### Task requirements
Copy out all of the data exactly as it appears.

Start Data section

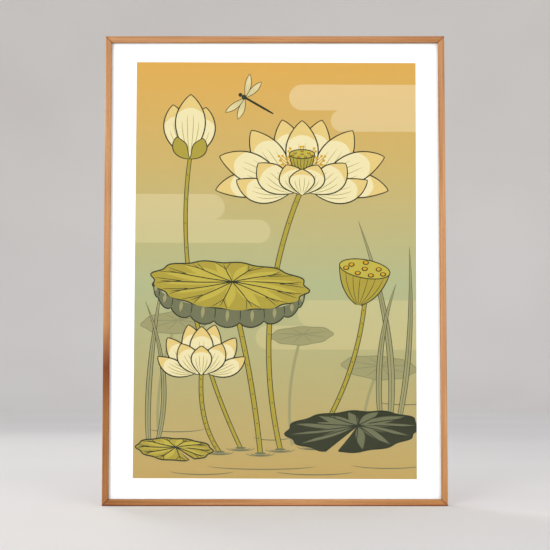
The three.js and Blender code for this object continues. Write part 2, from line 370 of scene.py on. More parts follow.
hardboard, tree, here = new_material("pressed_hardboard")
strewn = []
for degrees in FIBRE_WAYS:
    settings = {"vector_type": "TEXTURE", "Rotation": (0, math.radians(degrees), 0)}
    turned = add(tree, "Mapping", {**settings, "Scale": (FIBRE_STRETCH, 1, 1)}, {"Vector": here})
    settings = {"Scale": per_metre(FIBRE_WIDTH), "Detail": 2.0, "Roughness": 0.6}
    strewn.append(add(tree, "TexNoise", settings, {"Vector": turned}))
upper = add(tree, "Math", {"operation": "MAXIMUM"}, {0: strewn[0], 1: strewn[1]})
fibres = add(tree, "Math", {"operation": "MAXIMUM"}, {0: upper, 1: strewn[2]})
cloud = add(tree, "TexNoise", {"Scale": per_metre(BOARD_CLOUD), "Detail": 2.0}, {"Vector": here})
both = add(tree, "Math", {**SUM, 1: 0.2}, {0: cloud, 2: fibres})
level = add(tree, "MapRange", {"From Min": 0.56, "From Max": 0.84}, {"Value": both})
brown = add(tree, "ValToRGB", {"stops": BROWNS}, {0: level})
wires = [
    add(tree, "TexWave", {"bands_direction": way, "Scale": WAVES}, {"Vector": here}, out=1)
    for way in ("X", "Z")
]
screen = add(tree, "Math", {"operation": "MULTIPLY"}, {0: wires[0], 1: wires[1]})
height = add(tree, "Math", {**SUM, 1: 0.8}, {0: screen, 2: fibres})
pressed = add(tree, "Bump", {"Strength": 0.45, "Distance": 0.12 * MM}, {"Height": height})
dull = add(tree, "MapRange", {"To Min": 0.70, "To Max": 0.92}, {"Value": fibres})
finish = add(tree, "BsdfPrincipled", {"IOR": 1.5},
             {"Base Color": brown, "Roughness": dull, "Normal": pressed})
add(tree, "OutputMaterial", None, {"Surface": finish})
dress(["backing_board"], hardboard)
print("screen of", SCREEN_PITCH, "mm on the backing board")

# %% [markdown]
# ## Zinc-plated steel
# Tabs, straps, rivets and rings are mild steel, stamped or bent cold and then plated with zinc in a
# barrel. Bright zinc is a light metal with a cool cast. Tumbling leaves it satin with small
# scuffs, so its roughness wanders at two sizes. The metal keeps its own index, and colour comes
# from the base colour alone.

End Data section

### Correct answer
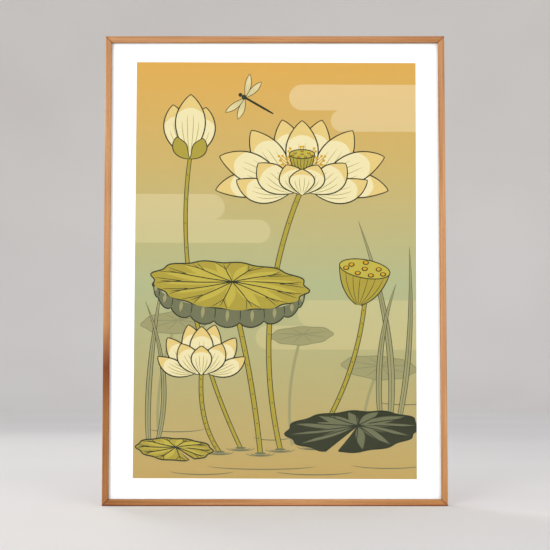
The three.js and Blender code for this object continues. Write part 2, from line 370 of scene.py on. More parts follow.
hardboard, tree, here = new_material("pressed_hardboard")
strewn = []
for degrees in FIBRE_WAYS:
    settings = {"vector_type": "TEXTURE", "Rotation": (0, math.radians(degrees), 0)}
    turned = add(tree, "Mapping", {**settings, "Scale": (FIBRE_STRETCH, 1, 1)}, {"Vector": here})
    settings = {"Scale": per_metre(FIBRE_WIDTH), "Detail": 2.0, "Roughness": 0.6}
    strewn.append(add(tree, "TexNoise", settings, {"Vector": turned}))
upper = add(tree, "Math", {"operation": "MAXIMUM"}, {0: strewn[0], 1: strewn[1]})
fibres = add(tree, "Math", {"operation": "MAXIMUM"}, {0: upper, 1: strewn[2]})
cloud = add(tree, "TexNoise", {"Scale": per_metre(BOARD_CLOUD), "Detail": 2.0}, {"Vector": here})
both = add(tree, "Math", {**SUM, 1: 0.2}, {0: cloud, 2: fibres})
level = add(tree, "MapRange", {"From Min": 0.56, "From Max": 0.84}, {"Value": both})
brown = add(tree, "ValToRGB", {"stops": BROWNS}, {0: level})
wires = [
    add(tree, "TexWave", {"bands_direction": way, "Scale": WAVES}, {"Vector": here}, out=1)
    for way in ("X", "Z")
]
screen = add(tree, "Math", {"operation": "MULTIPLY"}, {0: wires[0], 1: wires[1]})
height = add(tree, "Math", {**SUM, 1: 0.8}, {0: screen, 2: fibres})
pressed = add(tree, "Bump", {"Strength": 0.45, "Distance": 0.12 * MM}, {"Height": height})
dull = add(tree, "MapRange", {"To Min": 0.70, "To Max": 0.92}, {"Value": fibres})
finish = add(tree, "BsdfPrincipled", {"IOR": 1.5},
             {"Base Color": brown, "Roughness": dull, "Normal": pressed})
add(tree, "OutputMaterial", None, {"Surface": finish})
dress(["backing_board"], hardboard)
print("screen of", SCREEN_PITCH, "mm on the backing board")

# %% [markdown]
# ## Zinc-plated steel
# Tabs, straps, rivets and rings are mild steel, stamped or bent cold and then plated with zinc in a
# barrel. Bright zinc is a light metal with a cool cast. Tumbling leaves it satin with small
# scuffs, so its roughness wanders at two sizes. The metal keeps its own index, and colour comes
# from the base colour alone.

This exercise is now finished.